A correlation analysis provides information about a statistical correlation between two interval scaled attributes (LINK to scale levels). Because this involves two variables, the term “bivariate correlation” is used. A correlation analysis should be chosen over a simple linear regression analysis whenever the assumed direction of the correlation cannot be determined.
1.1. Possible problem formulations
The correlation analysis is suitable for questions that examine a correlation between two attributes, such as “Is there a correlation between age and political orientation?” or “Do working hours and income correlate?”
The steps for calculating a bivariate correlation can be explained based on a question taken from the field of human resources.
Data about a person’s motivation level is obtained through a standardized test that was conducted during a research project. The resulting motivation index can assume values between 0 and 20. Furthermore, various measured values (e.g. salary, rate of promotion, etc.) were used for compiling an index with values ranging between 0 and 100 for gauging a person’s professional success. Both variables can thus be interpreted as being interval scaled. The research question can be formulated as follows:
Is there a correlation between motivation and success?

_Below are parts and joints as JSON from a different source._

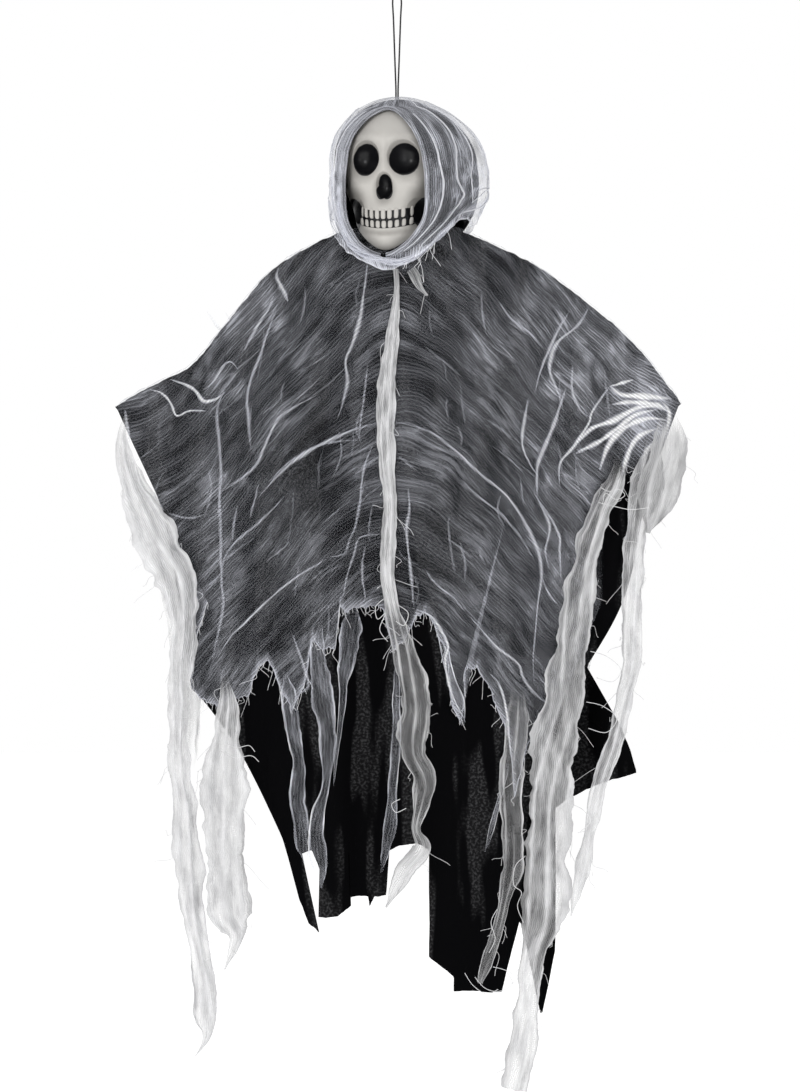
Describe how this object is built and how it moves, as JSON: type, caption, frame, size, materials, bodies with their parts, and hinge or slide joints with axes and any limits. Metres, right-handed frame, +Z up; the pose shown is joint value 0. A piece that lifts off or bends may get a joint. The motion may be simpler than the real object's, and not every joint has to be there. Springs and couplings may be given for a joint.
{
  "type": "hanging ghost decoration",
  "caption": "Hooded skull over a wired poncho of black cloth and torn pale gauze, hung from a cord loop as a seasonal decoration.",
  "frame": {"origin": "top of the hanging loop, where a hook or nail carries it", "axes": "+Z up, the face looks towards -Y, the arms spread along X"},
  "size_m": [0.5264, 0.1723, 1.0082],
  "materials": {
    "skull": "satin ivory plastic with airbrushed black hollows",
    "black_cloth": "thin matte black cloth, cut and frayed at its hem",
    "gauze": "loose open off-white gauze, torn and creased",
    "cord": "black twisted string",
    "plug": "plain moulded plastic",
    "wire": "bare bendable steel wire"
  },
  "bodies": {
    "root": {"skull_front": "skull", "skull_back": "skull", "hood_lining": "black_cloth", "hood_gauze": "gauze", "chin_tie": "gauze", "black_robe_front": "black_cloth", "black_robe_back": "black_cloth", "gauze_robe": "gauze", "centre_strip": "gauze", "left_outer_strip": "gauze", "left_inner_strip": "gauze", "right_thick_strip": "gauze", "right_outer_strand": "gauze", "right_wrist_flap": "gauze", "hem_rag": "gauze", "hanging_cord": "cord", "cord_knot": "cord", "neck_plug": "plug", "arm_wire": "wire"}
  },
  "joints": []
}
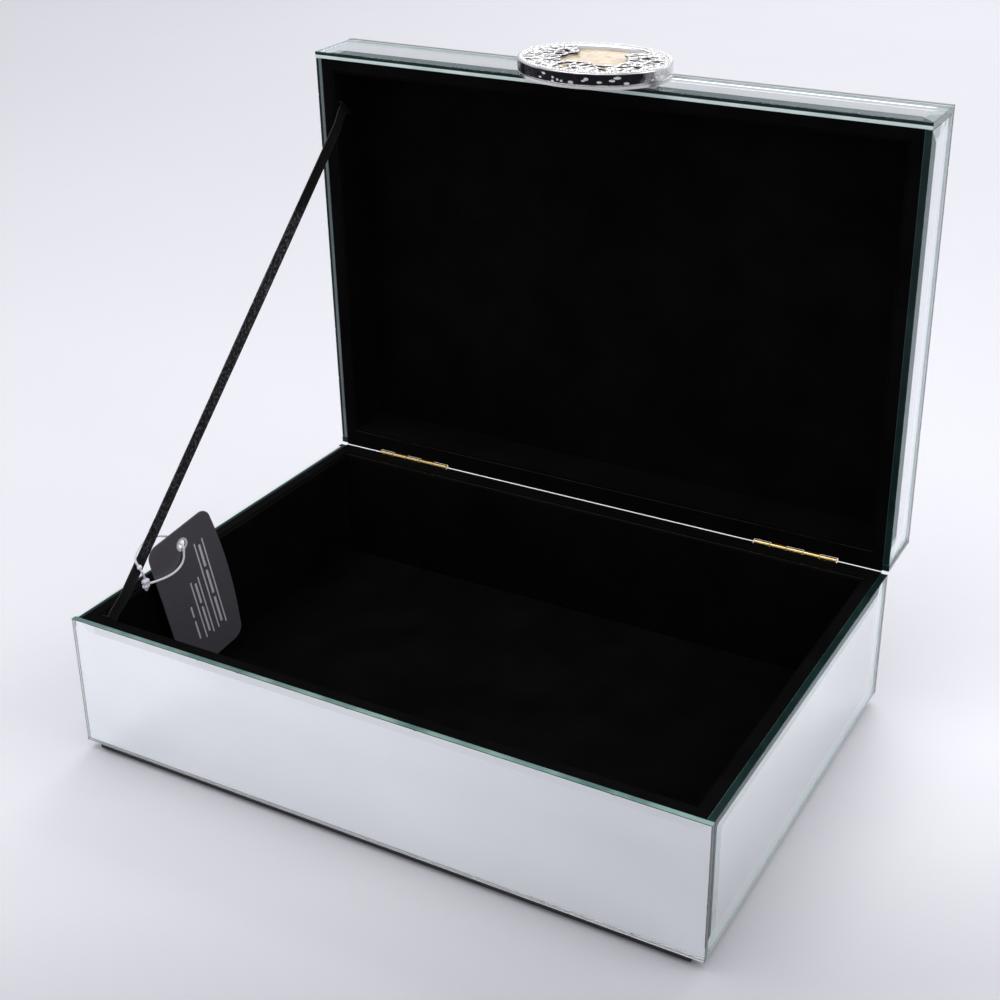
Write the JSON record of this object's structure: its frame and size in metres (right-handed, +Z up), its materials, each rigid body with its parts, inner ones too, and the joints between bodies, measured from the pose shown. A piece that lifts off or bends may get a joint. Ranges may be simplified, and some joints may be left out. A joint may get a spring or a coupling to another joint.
{
  "type": "mirrored trinket box",
  "caption": "Rectangular vanity box of bevelled mirror panels with a velvet lining, a hinged lid on a ribbon stay, an oval openwork medallion handle and a hang tag.",
  "frame": {"origin": "centre of the box's rectangular footprint, on the surface it stands on", "axes": "+X along the box's length, -Y towards the front and the handle, +Z up; the lid is stored standing open on its ribbon"},
  "size_m": [0.28, 0.2238, 0.2688],
  "materials": {
    "mirror_glass": "polished, bevelled, with ground green edges",
    "black_board": "fibreboard stained black",
    "velvet": "short black velvet",
    "rim_velvet": "short black velvet",
    "felt": "black felt",
    "hinge_brass": "bright plated",
    "silver": "hammered bright silver plate with dark recesses",
    "pearl_disc": "cream and gold marbled pearl resin",
    "glue_pad": "clear glue pad",
    "ribbon": "black woven ribbon",
    "staple_steel": "black painted wire",
    "tag_card": "matt dark grey printed card",
    "tag_nylon": "translucent white nylon"
  },
  "bodies": {
    "base": {"base_back_board": "black_board", "base_back_lining": "velvet", "base_back_mirror": "mirror_glass", "base_felt_pad": "felt", "base_floor_board": "black_board", "base_floor_lining": "velvet", "base_front_board": "black_board", "base_front_lining": "velvet", "base_front_mirror": "mirror_glass", "base_hinge_screws": "hinge_brass", "base_left_board": "black_board", "base_left_lining": "velvet", "base_left_mirror": "mirror_glass", "base_plinth_board": "black_board", "base_right_board": "black_board", "base_right_lining": "velvet", "base_right_mirror": "mirror_glass", "base_rim_trim": "rim_velvet", "left_hinge_base_leaf": "hinge_brass", "left_hinge_pin": "hinge_brass", "lid_stay_ribbon": "ribbon", "right_hinge_base_leaf": "hinge_brass", "right_hinge_pin": "hinge_brass", "stay_base_staple": "staple_steel", "tag_loop": "tag_nylon", "tag_loop_lock": "tag_nylon"},
    "lid": {"left_hinge_lid_leaf": "hinge_brass", "lid_back_board": "black_board", "lid_back_lining": "velvet", "lid_back_mirror": "mirror_glass", "lid_ceiling_lining": "velvet", "lid_front_board": "black_board", "lid_front_lining": "velvet", "lid_front_mirror": "mirror_glass", "lid_hinge_screws": "hinge_brass", "lid_left_board": "black_board", "lid_left_lining": "velvet", "lid_left_mirror": "mirror_glass", "lid_right_board": "black_board", "lid_right_lining": "velvet", "lid_right_mirror": "mirror_glass", "lid_rim_trim": "rim_velvet", "lid_top_board": "black_board", "lid_top_mirror": "mirror_glass", "medallion_back_plate": "silver", "medallion_disc": "pearl_disc", "medallion_lattice": "silver", "medallion_pad": "glue_pad", "medallion_ring": "silver", "right_hinge_lid_leaf": "hinge_brass", "stay_lid_staple": "staple_steel"},
    "tag": {"hang_tag": "tag_card"}
  },
  "joints": [
    {"name": "lid_hinge", "type": "hinge", "parent": "base", "child": "lid", "pos_m": [0, 0.0972, 0.06325], "axis": [1, 0, 0], "range_deg": [0, 88.5], "deforming": ["lid_stay_ribbon"]},
    {"name": "tag_swing", "type": "hinge", "parent": "base", "child": "tag", "pos_m": [-0.1254, -0.0432, 0.0757], "axis": [0.9925, -0.1219, 0], "range_deg": [-12, 0]}
  ]
}
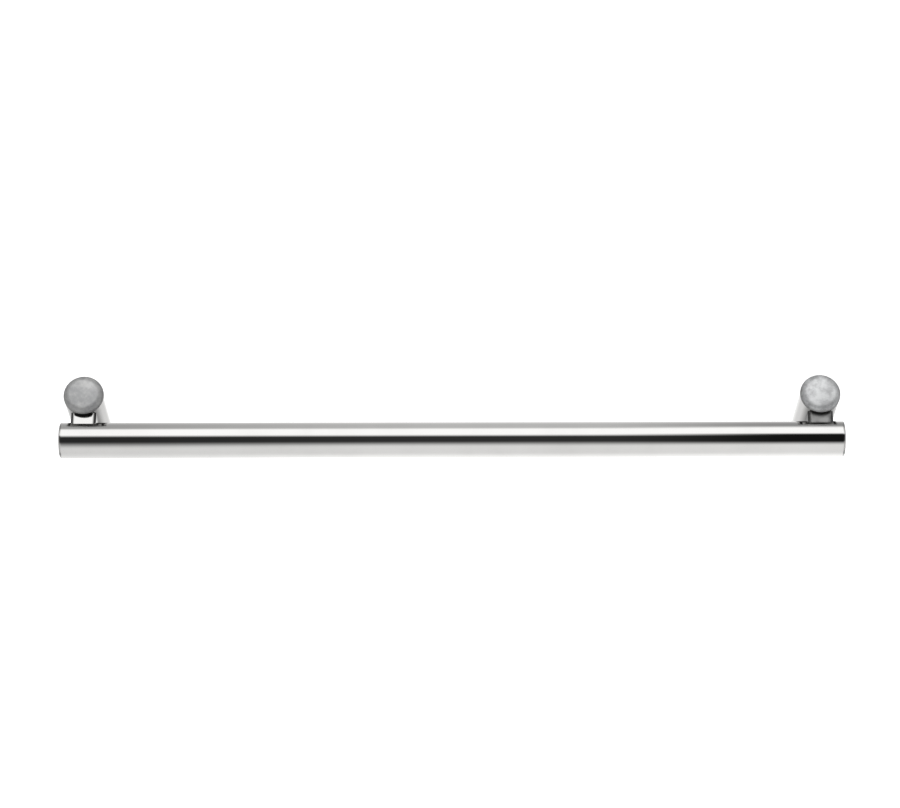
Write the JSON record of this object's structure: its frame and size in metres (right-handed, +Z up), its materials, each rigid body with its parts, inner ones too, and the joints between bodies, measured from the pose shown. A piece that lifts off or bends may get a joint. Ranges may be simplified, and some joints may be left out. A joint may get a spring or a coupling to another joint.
{
  "type": "grab rail",
  "caption": "Straight round steel tube rail held beside two cylindrical stand-off posts with satin round faces, bolted up through its feet.",
  "frame": {"origin": "midway between the two feet, on the face they stand on", "axes": "+X along the rail, towards the right-hand post; +Z up the posts, away from the panel; the rail lies on the -Y side of the posts"},
  "size_m": [0.56, 0.057, 0.064],
  "materials": {
    "polished_steel": "mirror polished stainless tube",
    "satin_steel": "satin, turned",
    "plain_steel": "machined",
    "screw_steel": "rolled thread, plain",
    "black_rubber": "smooth",
    "gasket_rubber": "matt"
  },
  "bodies": {
    "root": {"rail_tube": "polished_steel", "end_cap_left": "polished_steel", "end_cap_right": "polished_steel", "end_cap_seal_left": "black_rubber", "end_cap_seal_right": "black_rubber", "saddle_nut_left": "plain_steel", "saddle_nut_right": "plain_steel", "joint_screw_left": "screw_steel", "joint_screw_right": "screw_steel", "saddle_washer_left": "plain_steel", "saddle_washer_right": "plain_steel", "spacer_left": "polished_steel", "spacer_right": "polished_steel", "post_left": "polished_steel", "post_right": "polished_steel", "face_cap_left": "satin_steel", "face_cap_right": "satin_steel", "face_cap_seal_left": "black_rubber", "face_cap_seal_right": "black_rubber", "base_boss_left": "plain_steel", "base_boss_right": "plain_steel", "base_gasket_left": "gasket_rubber", "base_gasket_right": "gasket_rubber"}
  },
  "joints": []
}
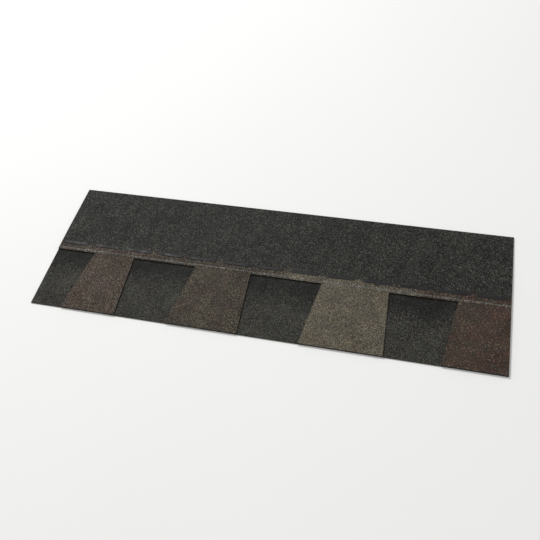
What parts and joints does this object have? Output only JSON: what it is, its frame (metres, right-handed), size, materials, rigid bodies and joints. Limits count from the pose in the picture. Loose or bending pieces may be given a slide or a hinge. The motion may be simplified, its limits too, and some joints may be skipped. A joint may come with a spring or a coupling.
{
  "type": "laminated asphalt shingle",
  "caption": "Laminated asphalt roofing shingle lying flat: a granule-surfaced sheet with flared teeth over a shorter backing strip, with a seal strip and a release film.",
  "frame": {"origin": "centre of the shingle's outline, on the surface that it lies on", "axes": "+X along the course, +Y up the slope from the butt edge to the head edge, +Z out of the weather face"},
  "size_m": [1, 0.337, 0.0061],
  "materials": {
    "weather_granules": "matte",
    "backing_granules": "matte",
    "laminating_asphalt": "satin",
    "sealant": "gloss",
    "film": "gloss"
  },
  "bodies": {
    "root": {"face_sheet": "weather_granules", "backing_strip": "backing_granules", "laminating_adhesive": "laminating_asphalt", "seal_strip": "sealant", "release_film": "film"}
  },
  "joints": []
}
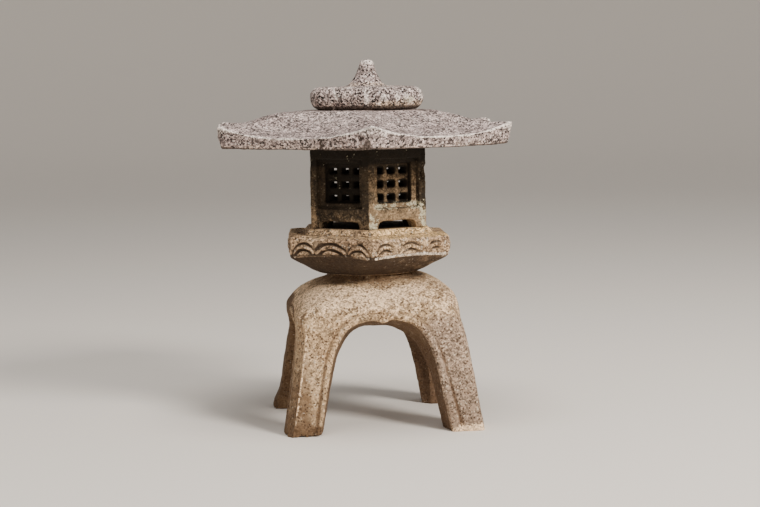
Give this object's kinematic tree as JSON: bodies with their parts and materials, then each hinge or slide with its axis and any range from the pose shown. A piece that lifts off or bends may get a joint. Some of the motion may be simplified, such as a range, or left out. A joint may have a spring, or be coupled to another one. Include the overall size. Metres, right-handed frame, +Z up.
{
  "type": "stone lantern",
  "caption": "Snow-viewing garden lantern: arched square legs, hexagonal platform, hexagonal chamber with lattice windows, broad hexagonal roof and a spired finial, stacked loose.",
  "frame": {"origin": "on the ground, below the middle of the roof, which is the middle of the whole lantern's footprint box", "axes": "+Z up the stack; -Y towards a corner of the hexagons, apart from the small turns of the loose stones; +X to the right when looking along +Y"},
  "size_m": [0.4596, 0.5076, 0.56],
  "materials": {
    "legs_stone": "rough cast stone, warm tan with fine dark pits",
    "platform_stone": "rough cast stone, tan with dark-stained carving",
    "light_chamber_stone": "rough cast stone, weathered dark brown with pale lichen",
    "roof_stone": "rough cast stone, speckled mauve-grey with pale worn edges",
    "finial_stone": "rough cast stone, speckled mauve-grey with tan patches"
  },
  "bodies": {
    "legs": {"legs": "legs_stone"},
    "platform": {"platform": "platform_stone"},
    "light_chamber": {"light_chamber": "light_chamber_stone"},
    "roof": {"roof": "roof_stone"},
    "finial": {"finial": "finial_stone"}
  },
  "joints": [
    {"name": "platform_lift", "type": "slide", "parent": "legs", "child": "platform", "axis": [0, 0, 1], "range_m": [0, 0.09]},
    {"name": "chamber_lift", "type": "slide", "parent": "platform", "child": "light_chamber", "axis": [0, 0, 1], "range_m": [0, 0.11]},
    {"name": "roof_lift", "type": "slide", "parent": "light_chamber", "child": "roof", "axis": [0, 0, 1], "range_m": [0, 0.14]},
    {"name": "finial_lift", "type": "slide", "parent": "roof", "child": "finial", "axis": [0, 0, 1], "range_m": [0, 0.07]}
  ]
}
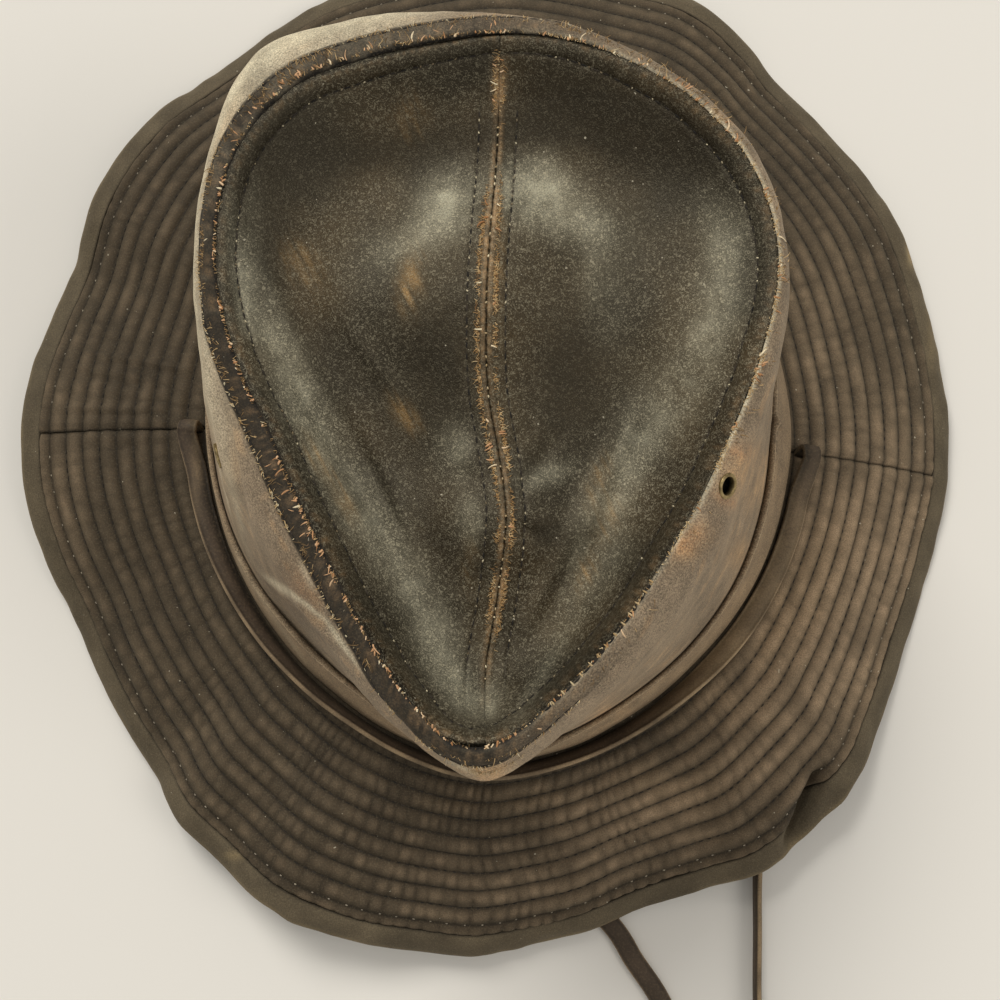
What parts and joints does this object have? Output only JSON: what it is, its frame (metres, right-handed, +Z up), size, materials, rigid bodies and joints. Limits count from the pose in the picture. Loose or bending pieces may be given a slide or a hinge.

The purpose of the inquiry is to find out if a person’s motivation and success at work are somehow related.
2.1 Hypothesis formulation
To test the research question statistically, it is necessary to formulate hypotheses. In this case formulating the hypotheses raises the question about the correlation between “Success” and “Motivation.” While it can be assumed that a person’s motivation is the cause of his or success at work, the opposite may apply as well: success at work can equally be the source of motivation.
The null hypothesis and the alternative hypothesis are as follows:
H0: r = 0 The correlation coefficient equals zero.
HA: r ≠ 0 The correlation coefficient does not equal zero.
To test the hypothesis, it is first necessary to obtain data. The following Table 1: “Example data” contains the data of 12 test subjects.
The scatter plot indicates that a linear correlation exists between the variables of “Success” and “Motivation.”
2.2 Calculating the correlation coefficient
When calculating the correlation coefficient r it is assumed that a linear and non-directional correlation exists between the two variables.
Note: The correlation coefficient r is also referred to as product-moment correlation, Pearson correlation, Pearson-Bravais product moment correlation, or Bravais-Pearson correlation.
The correlation coefficient r is calculated by dividing the covariance (cov(x,y)) of two variables (x,y) by the product of the standard deviations of the variables (sx, sy). Because of this division, the correlation coefficient becomes invariant vis-à-vis a change in the scale or a linear transformation, and it can take a value between -1 and 1.
2.3 Conducting the hypothesis test
The correlation coefficient allows for drawing a conclusion about the nature of the correlation. However, it is necessary to conduct a hypothesis test to also establish if a correlation exists in the population. In the case of the correlation coefficient, the t-test is used for testing the hypothesis of whether the correlation coefficient differs significantly from 0.
Prerequisite data: Conducting the t-test presupposes normal distributed variables. Exception: One of the two variables is a dummy variable (2 categories).
Whether a correlation coefficient is significant depends on the size of the sample, among other things. For example, in a large sample, a smaller r value is sufficient for becoming significant than would be the case in a large sample. If a correlation coefficient is significant, the question arises as to whether the results are also of practical relevance. Here, the measure of the effect size is useful because it makes it possible to draw conclusions about the practical relevance of a significant test result and because it is virtually unaffected by sample size n.
The correlation coefficient r as a standardized measure is generally used for gauging the effect size. According to Cohen (1992) and Field (2009: 170) the following values apply during a correlation analysis to draw conclusions about the effect size, whereby the +/- sign indicates the direction of the correlation (see Table 2: Effect sizes).
The coefficient of determination R2 describes the explained proportion of the variance of the data (see Table 3: Coefficient of determination).
3. Correlation with SPSS
SPSS automatically produces the p-value (referred to as “Sig.” in SPSS) when calculating the correlation.
Note: The dialogue box also offers the option of marking significant correlations. However, it must be noted that SPSS may require a different significance level. The values should therefore be checked again and compared with the defined significance level.
The table generated in SPSS shows the correlation and the p-value (see Figure 2: SPSS output of the example data):
“Success” and “Motivation” correlate with a p-value of .005. If a significance level of α = .050 is given, the null hypothesis can be refused, which means accepting the alternative hypothesis according to which the correlation coefficient is unequal to 0. For the example data, SPSS produces a correlation coefficient of .751. It can therefore be assumed that a positive linear correlation exists between “Motivation” and “Success.” An r of .751 also indicates a large effect (see Table 2: Effect sizes). Squaring the correlation value r produces an r² value of .564. 56.4% of the data’s variability can be explained by the model.
Note regarding Figure 2: The correlation coefficient of 1 in the diagonal can be explained through the correlation of the variable with itself.
4. SPSS commands
Click sequence: Analyze > Correlation > Bivariate
(Select “Pearson” in the dialogue box)